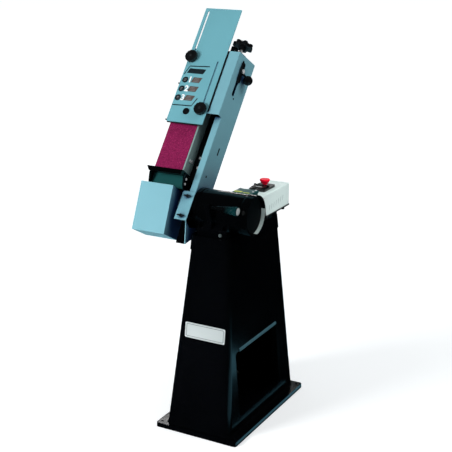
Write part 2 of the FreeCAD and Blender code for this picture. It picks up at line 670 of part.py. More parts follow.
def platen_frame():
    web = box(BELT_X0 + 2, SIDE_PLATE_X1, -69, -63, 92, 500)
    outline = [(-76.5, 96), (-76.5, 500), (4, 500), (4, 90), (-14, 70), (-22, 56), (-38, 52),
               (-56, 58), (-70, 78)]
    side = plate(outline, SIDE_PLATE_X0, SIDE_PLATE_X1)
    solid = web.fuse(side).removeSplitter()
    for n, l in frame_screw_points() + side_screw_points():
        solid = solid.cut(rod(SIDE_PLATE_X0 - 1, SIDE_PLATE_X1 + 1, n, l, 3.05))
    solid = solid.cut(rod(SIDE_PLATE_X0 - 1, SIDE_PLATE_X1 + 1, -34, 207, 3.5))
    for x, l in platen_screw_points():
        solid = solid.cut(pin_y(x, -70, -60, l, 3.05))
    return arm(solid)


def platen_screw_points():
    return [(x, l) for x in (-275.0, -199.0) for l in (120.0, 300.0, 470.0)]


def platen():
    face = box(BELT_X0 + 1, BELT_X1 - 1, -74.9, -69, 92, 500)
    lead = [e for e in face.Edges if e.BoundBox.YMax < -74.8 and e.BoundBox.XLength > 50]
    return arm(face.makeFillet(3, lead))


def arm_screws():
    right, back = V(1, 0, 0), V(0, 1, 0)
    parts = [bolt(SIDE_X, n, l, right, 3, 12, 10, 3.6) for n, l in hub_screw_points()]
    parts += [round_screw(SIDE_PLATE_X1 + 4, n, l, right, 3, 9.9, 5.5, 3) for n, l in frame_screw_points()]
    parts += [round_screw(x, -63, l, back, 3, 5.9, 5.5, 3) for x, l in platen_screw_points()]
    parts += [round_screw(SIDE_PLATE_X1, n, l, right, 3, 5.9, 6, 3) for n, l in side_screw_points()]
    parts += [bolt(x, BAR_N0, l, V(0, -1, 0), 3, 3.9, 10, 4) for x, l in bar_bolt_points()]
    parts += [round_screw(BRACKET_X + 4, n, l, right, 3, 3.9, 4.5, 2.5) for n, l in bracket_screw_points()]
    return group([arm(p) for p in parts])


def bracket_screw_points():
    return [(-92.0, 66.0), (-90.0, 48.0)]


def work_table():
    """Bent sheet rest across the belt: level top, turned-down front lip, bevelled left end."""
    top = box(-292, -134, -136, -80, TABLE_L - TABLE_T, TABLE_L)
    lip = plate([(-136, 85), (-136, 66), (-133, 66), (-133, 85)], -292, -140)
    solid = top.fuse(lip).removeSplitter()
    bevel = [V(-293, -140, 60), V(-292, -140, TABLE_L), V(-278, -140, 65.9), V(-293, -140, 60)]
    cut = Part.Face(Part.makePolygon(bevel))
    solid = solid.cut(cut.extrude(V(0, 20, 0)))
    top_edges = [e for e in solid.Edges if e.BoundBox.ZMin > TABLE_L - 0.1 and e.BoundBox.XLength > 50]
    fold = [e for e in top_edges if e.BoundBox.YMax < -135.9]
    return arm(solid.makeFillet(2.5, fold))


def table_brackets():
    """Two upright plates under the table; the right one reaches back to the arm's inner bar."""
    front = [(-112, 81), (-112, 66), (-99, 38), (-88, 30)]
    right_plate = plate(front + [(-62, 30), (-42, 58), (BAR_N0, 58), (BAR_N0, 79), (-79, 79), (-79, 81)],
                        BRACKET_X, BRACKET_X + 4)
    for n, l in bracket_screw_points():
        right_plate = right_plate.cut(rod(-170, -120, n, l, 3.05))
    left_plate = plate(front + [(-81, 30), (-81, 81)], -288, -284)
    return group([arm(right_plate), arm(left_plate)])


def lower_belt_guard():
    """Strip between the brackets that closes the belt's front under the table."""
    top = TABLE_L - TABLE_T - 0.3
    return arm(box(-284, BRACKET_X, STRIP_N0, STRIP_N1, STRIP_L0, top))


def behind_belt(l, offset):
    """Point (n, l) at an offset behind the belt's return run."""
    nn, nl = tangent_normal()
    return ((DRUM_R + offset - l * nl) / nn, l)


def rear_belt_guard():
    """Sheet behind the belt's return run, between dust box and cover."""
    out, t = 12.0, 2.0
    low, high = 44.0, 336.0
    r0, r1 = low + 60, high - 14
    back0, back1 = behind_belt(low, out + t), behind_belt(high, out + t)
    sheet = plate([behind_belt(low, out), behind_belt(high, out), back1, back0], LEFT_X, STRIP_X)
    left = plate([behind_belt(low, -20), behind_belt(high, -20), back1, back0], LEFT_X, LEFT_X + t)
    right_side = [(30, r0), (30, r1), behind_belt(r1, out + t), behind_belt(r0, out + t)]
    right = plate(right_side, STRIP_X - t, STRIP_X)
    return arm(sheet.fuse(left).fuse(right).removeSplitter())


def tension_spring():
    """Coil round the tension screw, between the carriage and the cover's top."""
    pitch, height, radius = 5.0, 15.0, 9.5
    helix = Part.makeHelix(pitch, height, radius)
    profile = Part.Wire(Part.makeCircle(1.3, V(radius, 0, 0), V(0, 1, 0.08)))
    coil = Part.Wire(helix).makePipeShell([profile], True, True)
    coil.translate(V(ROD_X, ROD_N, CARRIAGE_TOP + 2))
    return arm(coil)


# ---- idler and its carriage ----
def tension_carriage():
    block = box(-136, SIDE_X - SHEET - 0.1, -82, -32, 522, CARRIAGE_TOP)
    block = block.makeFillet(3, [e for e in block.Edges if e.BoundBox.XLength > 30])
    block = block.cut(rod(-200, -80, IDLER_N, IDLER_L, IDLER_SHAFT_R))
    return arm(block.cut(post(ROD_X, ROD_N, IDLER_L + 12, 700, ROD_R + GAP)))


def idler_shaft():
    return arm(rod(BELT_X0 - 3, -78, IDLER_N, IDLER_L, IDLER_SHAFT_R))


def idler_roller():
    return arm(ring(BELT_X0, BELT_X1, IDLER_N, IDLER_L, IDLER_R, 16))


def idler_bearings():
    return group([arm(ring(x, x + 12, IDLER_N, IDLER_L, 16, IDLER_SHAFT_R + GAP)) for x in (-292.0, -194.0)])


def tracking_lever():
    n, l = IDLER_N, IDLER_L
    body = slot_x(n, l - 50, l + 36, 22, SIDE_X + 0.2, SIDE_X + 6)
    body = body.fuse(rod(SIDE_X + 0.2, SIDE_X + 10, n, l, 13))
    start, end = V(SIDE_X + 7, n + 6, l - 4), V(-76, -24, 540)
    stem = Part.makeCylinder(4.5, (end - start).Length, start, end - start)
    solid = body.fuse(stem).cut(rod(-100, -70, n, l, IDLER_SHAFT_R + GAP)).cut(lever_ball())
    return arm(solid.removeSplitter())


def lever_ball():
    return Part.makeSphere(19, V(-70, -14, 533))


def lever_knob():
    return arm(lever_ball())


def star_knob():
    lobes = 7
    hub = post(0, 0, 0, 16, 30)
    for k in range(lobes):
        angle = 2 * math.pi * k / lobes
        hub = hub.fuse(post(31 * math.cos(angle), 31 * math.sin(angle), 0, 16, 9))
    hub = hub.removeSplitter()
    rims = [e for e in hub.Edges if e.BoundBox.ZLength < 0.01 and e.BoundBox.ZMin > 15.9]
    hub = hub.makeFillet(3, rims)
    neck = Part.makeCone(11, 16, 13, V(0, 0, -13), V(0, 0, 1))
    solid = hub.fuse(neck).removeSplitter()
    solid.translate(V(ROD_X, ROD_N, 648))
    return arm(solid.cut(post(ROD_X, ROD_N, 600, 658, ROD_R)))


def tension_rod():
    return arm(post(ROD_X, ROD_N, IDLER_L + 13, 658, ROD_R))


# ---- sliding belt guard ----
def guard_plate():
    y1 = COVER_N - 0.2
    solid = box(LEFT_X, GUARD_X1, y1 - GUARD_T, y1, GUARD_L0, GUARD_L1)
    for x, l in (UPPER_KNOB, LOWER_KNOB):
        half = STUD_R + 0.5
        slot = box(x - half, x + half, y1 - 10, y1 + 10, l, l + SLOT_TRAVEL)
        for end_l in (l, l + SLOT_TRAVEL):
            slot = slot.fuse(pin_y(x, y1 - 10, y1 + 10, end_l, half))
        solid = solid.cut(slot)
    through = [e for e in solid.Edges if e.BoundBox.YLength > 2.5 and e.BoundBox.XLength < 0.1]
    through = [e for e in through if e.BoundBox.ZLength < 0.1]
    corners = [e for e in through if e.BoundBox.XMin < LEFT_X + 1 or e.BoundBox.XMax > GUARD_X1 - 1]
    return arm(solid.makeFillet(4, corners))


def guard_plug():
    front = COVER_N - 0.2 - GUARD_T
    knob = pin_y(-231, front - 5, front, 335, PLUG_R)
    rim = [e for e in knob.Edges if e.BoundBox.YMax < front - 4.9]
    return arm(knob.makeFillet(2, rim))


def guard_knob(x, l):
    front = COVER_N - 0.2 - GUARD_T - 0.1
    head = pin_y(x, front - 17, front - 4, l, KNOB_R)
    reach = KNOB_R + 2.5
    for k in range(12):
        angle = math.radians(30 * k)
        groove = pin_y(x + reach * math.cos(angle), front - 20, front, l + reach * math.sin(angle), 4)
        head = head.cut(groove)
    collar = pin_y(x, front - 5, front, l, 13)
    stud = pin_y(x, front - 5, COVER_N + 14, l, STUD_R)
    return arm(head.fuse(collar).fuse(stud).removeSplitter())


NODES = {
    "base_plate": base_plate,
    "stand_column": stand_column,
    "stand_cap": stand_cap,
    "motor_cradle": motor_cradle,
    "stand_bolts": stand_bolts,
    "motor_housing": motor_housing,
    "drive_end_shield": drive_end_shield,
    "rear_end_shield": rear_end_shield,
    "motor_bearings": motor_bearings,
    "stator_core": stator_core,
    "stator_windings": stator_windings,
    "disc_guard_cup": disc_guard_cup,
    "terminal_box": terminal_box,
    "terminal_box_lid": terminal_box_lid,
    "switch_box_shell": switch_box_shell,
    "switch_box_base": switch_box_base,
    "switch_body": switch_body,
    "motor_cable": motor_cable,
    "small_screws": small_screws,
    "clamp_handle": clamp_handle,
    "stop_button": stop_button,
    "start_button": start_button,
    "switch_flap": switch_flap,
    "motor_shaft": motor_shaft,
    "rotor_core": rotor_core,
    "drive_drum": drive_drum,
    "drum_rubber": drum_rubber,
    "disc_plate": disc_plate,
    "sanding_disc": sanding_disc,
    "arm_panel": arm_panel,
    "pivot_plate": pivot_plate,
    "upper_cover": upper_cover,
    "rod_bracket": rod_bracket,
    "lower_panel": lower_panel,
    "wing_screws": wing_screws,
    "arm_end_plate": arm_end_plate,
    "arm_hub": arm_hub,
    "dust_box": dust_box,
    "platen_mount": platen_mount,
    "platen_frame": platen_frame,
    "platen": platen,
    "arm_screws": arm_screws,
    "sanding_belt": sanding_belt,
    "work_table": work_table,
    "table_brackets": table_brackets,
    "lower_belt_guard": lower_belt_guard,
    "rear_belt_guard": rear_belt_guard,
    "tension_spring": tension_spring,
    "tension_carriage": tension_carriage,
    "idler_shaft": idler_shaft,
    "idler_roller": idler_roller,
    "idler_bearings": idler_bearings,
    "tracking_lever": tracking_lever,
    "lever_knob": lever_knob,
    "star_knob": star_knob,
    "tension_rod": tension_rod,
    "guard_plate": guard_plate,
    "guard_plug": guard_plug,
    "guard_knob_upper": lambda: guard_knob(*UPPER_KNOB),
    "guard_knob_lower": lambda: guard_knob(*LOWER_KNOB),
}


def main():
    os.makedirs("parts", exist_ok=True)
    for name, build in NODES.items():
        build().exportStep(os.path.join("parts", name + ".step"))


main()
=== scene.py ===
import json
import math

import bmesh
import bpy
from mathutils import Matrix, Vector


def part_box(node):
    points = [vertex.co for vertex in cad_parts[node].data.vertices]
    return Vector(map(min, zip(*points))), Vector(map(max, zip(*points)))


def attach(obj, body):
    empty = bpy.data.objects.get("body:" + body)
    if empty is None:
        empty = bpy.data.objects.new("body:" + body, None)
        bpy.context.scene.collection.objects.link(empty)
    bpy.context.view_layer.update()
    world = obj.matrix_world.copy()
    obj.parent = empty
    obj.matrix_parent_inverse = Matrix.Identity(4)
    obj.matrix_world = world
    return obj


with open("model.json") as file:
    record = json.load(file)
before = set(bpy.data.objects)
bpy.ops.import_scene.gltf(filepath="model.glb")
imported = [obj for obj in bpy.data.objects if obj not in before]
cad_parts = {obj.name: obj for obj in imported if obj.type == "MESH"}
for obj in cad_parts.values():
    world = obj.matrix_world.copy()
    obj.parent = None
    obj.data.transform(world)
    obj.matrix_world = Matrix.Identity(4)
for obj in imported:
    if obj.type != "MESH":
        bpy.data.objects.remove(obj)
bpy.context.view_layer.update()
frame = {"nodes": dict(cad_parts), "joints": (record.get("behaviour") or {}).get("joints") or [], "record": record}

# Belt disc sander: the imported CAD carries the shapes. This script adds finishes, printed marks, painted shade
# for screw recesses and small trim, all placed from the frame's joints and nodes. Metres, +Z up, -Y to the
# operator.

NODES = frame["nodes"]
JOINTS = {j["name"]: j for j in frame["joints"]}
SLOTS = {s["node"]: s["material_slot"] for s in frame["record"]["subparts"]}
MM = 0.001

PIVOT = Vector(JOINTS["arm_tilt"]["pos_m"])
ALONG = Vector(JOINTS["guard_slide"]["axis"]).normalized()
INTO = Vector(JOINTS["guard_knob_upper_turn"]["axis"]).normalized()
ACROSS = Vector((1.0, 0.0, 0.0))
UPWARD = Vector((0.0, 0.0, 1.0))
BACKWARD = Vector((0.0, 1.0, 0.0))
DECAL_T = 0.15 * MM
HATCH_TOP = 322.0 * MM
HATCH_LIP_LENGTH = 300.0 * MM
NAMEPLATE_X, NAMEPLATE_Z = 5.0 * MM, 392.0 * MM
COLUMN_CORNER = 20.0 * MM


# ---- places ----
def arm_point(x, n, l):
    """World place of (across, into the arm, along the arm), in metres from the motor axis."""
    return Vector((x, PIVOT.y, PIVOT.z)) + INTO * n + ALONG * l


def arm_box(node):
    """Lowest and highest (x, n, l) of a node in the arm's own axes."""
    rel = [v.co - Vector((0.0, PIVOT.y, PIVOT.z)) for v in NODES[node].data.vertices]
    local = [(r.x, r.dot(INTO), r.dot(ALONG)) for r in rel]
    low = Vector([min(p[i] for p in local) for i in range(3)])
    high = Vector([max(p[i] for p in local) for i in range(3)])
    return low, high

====

• _Given problem_
In the listing above, find the line with "for name, build" and the line with "record = json.load(file)", then print exactly those lines and every line between them.

• _Written reply_
    for name, build in NODES.items():
        build().exportStep(os.path.join("parts", name + ".step"))


main()
=== scene.py ===
import json
import math

import bmesh
import bpy
from mathutils import Matrix, Vector


def part_box(node):
    points = [vertex.co for vertex in cad_parts[node].data.vertices]
    return Vector(map(min, zip(*points))), Vector(map(max, zip(*points)))


def attach(obj, body):
    empty = bpy.data.objects.get("body:" + body)
    if empty is None:
        empty = bpy.data.objects.new("body:" + body, None)
        bpy.context.scene.collection.objects.link(empty)
    bpy.context.view_layer.update()
    world = obj.matrix_world.copy()
    obj.parent = empty
    obj.matrix_parent_inverse = Matrix.Identity(4)
    obj.matrix_world = world
    return obj


with open("model.json") as file:
    record = json.load(file)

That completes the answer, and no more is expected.